До сих пор в ушах звенит траурная мелодия Шопена, сопровождавшая церемонии прощания с погибшими советниками в нашем клубе в Гелиополисе около так называемого мертвого замка и надрывающий душу плач жен советников. Атмосфера бывала очень тяжелой, и перевод египетским генералам и офицерам давался с большим трудом.
Бомбили израильские самолеты и нашу, и соседнюю 18-ю пехотную дивизию, но менее успешно. У нас их удар пришелся по штабу 14-й бригады, находившемуся в наибольшем скоплении домиков в центре Хайкстэпа, примерно в километре от командного пункта 3-й механизированной дивизии, где в этот момент и собрались офицеры и советники дивизии. Как говорил командир дивизии бригадный генерал Хигази: «Аллах нам помог».

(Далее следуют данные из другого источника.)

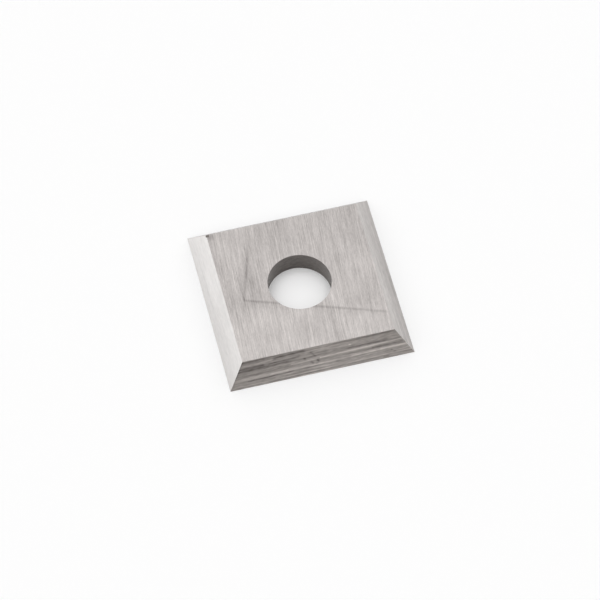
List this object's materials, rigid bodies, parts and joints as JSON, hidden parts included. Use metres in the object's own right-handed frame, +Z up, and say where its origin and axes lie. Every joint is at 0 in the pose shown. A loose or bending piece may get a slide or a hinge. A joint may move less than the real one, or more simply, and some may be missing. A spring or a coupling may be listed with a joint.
{
  "type": "carbide insert",
  "caption": "Square indexable carbide knife insert: flat plate with bevelled flanks meeting in mitred corners, sharp cutting edges and a plain round hole for its clamping screw.",
  "frame": {"origin": "where the axis of the bore meets the large face, which is the face it rests on", "axes": "+Z up along the bore, from the large face to the small one; X and Y along the cutting edges"},
  "size_m": [0.012, 0.012, 0.0015],
  "materials": {
    "carbide": "surface-ground cemented tungsten carbide, fine straight grinding lines, satin"
  },
  "bodies": {
    "root": {"insert": "carbide"}
  },
  "joints": []
}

Понятно, что настроение было никудышным, а перспектива — мрачной. Так продолжалось до прибытия нашего соединения — 18-й дивизии ПВО особого назначения, в присутствии которой мы, наконец, вздохнули полной грудью. Напомню, что советские регулярные войска прибыли в Египет в начале 1970 года по просьбе Гамаля Абдель Насера.
Еще раз хочу вернуться к своему советнику. Я благодарен судьбе, что в Египте попал к Ступину В.Г. Волевой, справедливый, внимательный к подчиненным, особенно к молодежи, храбрый, расчетливый, мудрый, с богатым жизненным опытом, с природным тактом, он обладал такими качествами, которые были в то время особо необходимы.